Jeff has posted a new pictorial on the home page of the forum with many pictures and discussion on how to change a fountain pen nib.  I hope some of you find it useful.  Thanks to Gerry Rhoades for the photo that Jeff used on the home page and thanks to many who reviewed and helped edit the pictorial. [8D]


----------



## Randy_ (Nov 7, 2007)

This should keep people from having to run all over the place to find the article.

LINK TO ARTICLE


----------



## potter (Nov 7, 2007)

thanks for this excellent guide!!!


----------



## Jim in Oakville (Nov 7, 2007)

Hey, That's how I do it too!!


Good job guys, clear and simple...well done!


----------



## edstreet (Nov 7, 2007)

This is most excellent. I recently learned how to change them and I was quite shocked to see how easy it was.  It also seems that it should be easy to make your own nib feeder and holder to.

Ed


----------



## Chuck Key (Nov 7, 2007)

Would the same procedure apply to say a Waterman Phileas?

Chuckie


----------



## Texatdurango (Nov 7, 2007)

Lou, I appreciate folks like you being on the forum.  You don't just sit back waiting for someone to ask a question then offer your guidance, you proactively think of ways to help others enjoy their pens and learn more about this fascinating aspect of pen collecting/ crafting.

I for one, was grabbing the nib "sideways" (blade edge to edge) by itself and not with the feeder then wiggling it out.  Grabbing it between my thumb and forefinger, which I read somewhere; I thought it was the correct way.

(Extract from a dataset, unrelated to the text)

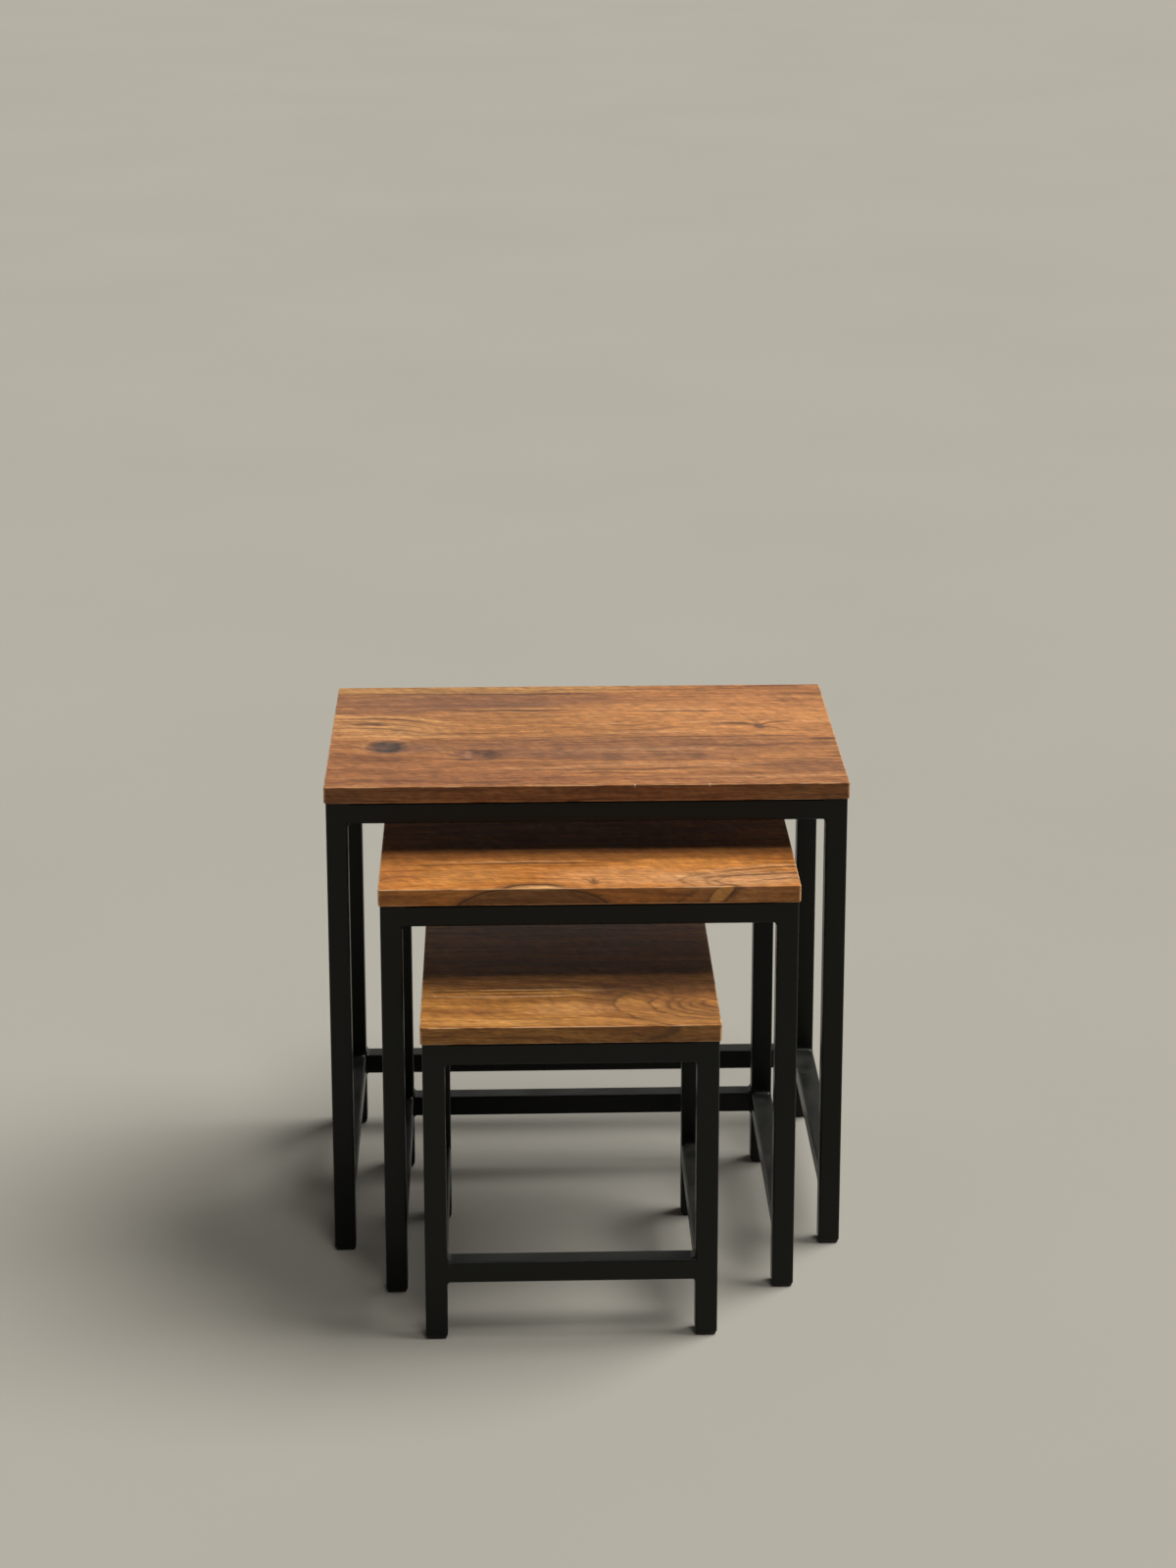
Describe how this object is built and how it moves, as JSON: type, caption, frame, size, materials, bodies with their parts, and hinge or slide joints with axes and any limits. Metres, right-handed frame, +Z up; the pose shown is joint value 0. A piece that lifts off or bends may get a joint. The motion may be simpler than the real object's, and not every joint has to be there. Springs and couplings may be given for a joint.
{
  "type": "nesting tables",
  "caption": "Nesting side tables with solid wood tops on black welded square-tube steel frames; each smaller table slides out from under the next larger one.",
  "frame": {"origin": "on the floor, under the centre of the bounding box of the whole nest as it stands with the medium and small tables part pulled out", "axes": "+Z up; -Y is the front, the way the smaller tables pull out; +X to the right as seen from the front"},
  "size_m": [0.61, 0.629, 0.585],
  "materials": {
    "large_wood": "clear-lacquered reddish brown rosewood-type hardwood with dark grain streaks and knots, satin",
    "medium_wood": "clear-lacquered orange brown rosewood-type hardwood with swirled grain, satin",
    "small_wood": "clear-lacquered golden brown rosewood-type hardwood with cathedral grain, satin",
    "frame_paint": "satin black powder coat over welded mild steel tube",
    "foot_plastic": "matte black moulded plastic",
    "screw_steel": "zinc-plated steel"
  },
  "bodies": {
    "large_table": {"large_top": "large_wood", "large_rail_front": "frame_paint", "large_leg_front_left": "frame_paint", "large_foot_front_left": "foot_plastic", "large_screw_front_left": "screw_steel", "large_leg_front_right": "frame_paint", "large_foot_front_right": "foot_plastic", "large_screw_front_right": "screw_steel", "large_rail_rear": "frame_paint", "large_leg_rear_left": "frame_paint", "large_foot_rear_left": "foot_plastic", "large_screw_rear_left": "screw_steel", "large_leg_rear_right": "frame_paint", "large_foot_rear_right": "foot_plastic", "large_screw_rear_right": "screw_steel", "large_rail_left": "frame_paint", "large_stretcher_left": "frame_paint", "large_rail_right": "frame_paint", "large_stretcher_right": "frame_paint", "large_stretcher_rear": "frame_paint"},
    "medium_table": {"medium_top": "medium_wood", "medium_rail_front": "frame_paint", "medium_leg_front_left": "frame_paint", "medium_foot_front_left": "foot_plastic", "medium_screw_front_left": "screw_steel", "medium_leg_front_right": "frame_paint", "medium_foot_front_right": "foot_plastic", "medium_screw_front_right": "screw_steel", "medium_rail_rear": "frame_paint", "medium_leg_rear_left": "frame_paint", "medium_foot_rear_left": "foot_plastic", "medium_screw_rear_left": "screw_steel", "medium_leg_rear_right": "frame_paint", "medium_foot_rear_right": "foot_plastic", "medium_screw_rear_right": "screw_steel", "medium_rail_left": "frame_paint", "medium_stretcher_left": "frame_paint", "medium_rail_right": "frame_paint", "medium_stretcher_right": "frame_paint", "medium_stretcher_rear": "frame_paint"},
    "small_table": {"small_top": "small_wood", "small_rail_front": "frame_paint", "small_leg_front_left": "frame_paint", "small_foot_front_left": "foot_plastic", "small_screw_front_left": "screw_steel", "small_leg_front_right": "frame_paint", "small_foot_front_right": "foot_plastic", "small_screw_front_right": "screw_steel", "small_rail_rear": "frame_paint", "small_leg_rear_left": "frame_paint", "small_foot_rear_left": "foot_plastic", "small_screw_rear_left": "screw_steel", "small_leg_rear_right": "frame_paint", "small_foot_rear_right": "foot_plastic", "small_screw_rear_right": "screw_steel", "small_rail_left": "frame_paint", "small_stretcher_left": "frame_paint", "small_rail_right": "frame_paint", "small_stretcher_right": "frame_paint", "small_stretcher_front": "frame_paint"}
  },
  "joints": [
    {"name": "medium_slide", "type": "slide", "parent": "large_table", "child": "medium_table", "axis": [0, -1, 0], "range_m": [-0.112, 0.3]},
    {"name": "small_slide", "type": "slide", "parent": "medium_table", "child": "small_table", "axis": [0, -1, 0], "range_m": [-0.126, 0.26]}
  ]
}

One look at one of your photos I realized I was doing it all wrong and probably may have caused some damage sooner or later.

Thanks!


----------



## Jim15 (Nov 7, 2007)

Thanks Lou, excellent article.


----------



## RONB (Nov 7, 2007)

Once again a good learning article for us newer to F.P.'s


----------



## gerryr (Nov 7, 2007)

One thing that I think everyone should understand is that if you are talking with a potential client who really knows fountain pens and use the wrong terminology, they will most likely just walk away because they will assume you don't know anything about what you're trying to sell them.  That little plastic finned part is called the "feed," not "feeder."  An excellent reference for fountain pen terminology is PenSpeak.


----------



## Texatdurango (Nov 7, 2007)

> _Originally posted by gerryr_
> 
> One thing that I think everyone should understand is that if you are talking with a potential client who really knows fountain pens and use the wrong terminology, they will most likely just walk away because they will assume you don't know anything about what you're trying to sell them.  That little plastic finned part is called the "feed," not "feeder."  An excellent reference for fountain pen terminology is PenSpeak.

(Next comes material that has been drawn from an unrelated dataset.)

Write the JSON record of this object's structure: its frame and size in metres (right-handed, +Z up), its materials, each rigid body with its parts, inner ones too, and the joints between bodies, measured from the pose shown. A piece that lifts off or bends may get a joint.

If someone walks away from me because I say feeder rather than feed.  They can just keep walking as far as I'm concerned!

I'm not starving and don't need anyones money.  I make quality pens and try to come up with some good ideas and designs.  If someone is so pretentious, I don't want anything I make helping them play their snooty little games.

Besides, I only sell the cheap stuff, my customers probably won't know much more than me!


----------



## DCBluesman (Nov 7, 2007)

I'm pleased that the pictorial is of value to so many of you.  While my hands may not be the most photogenic, at least you can see some proper technique for nib removal and insertion.

Chuckie - I don't own a Waterman Phileas so I can't tell you if there are replacement nibs available.  I also can't find a decent picture of the front section or nib assembly, so I am not sure if this method works.  You might check in at the Fountain Pen Network and see if someone over there has any experience and can answer your question.


----------



## Chuck Key (Nov 7, 2007)

Thanks, will do.


----------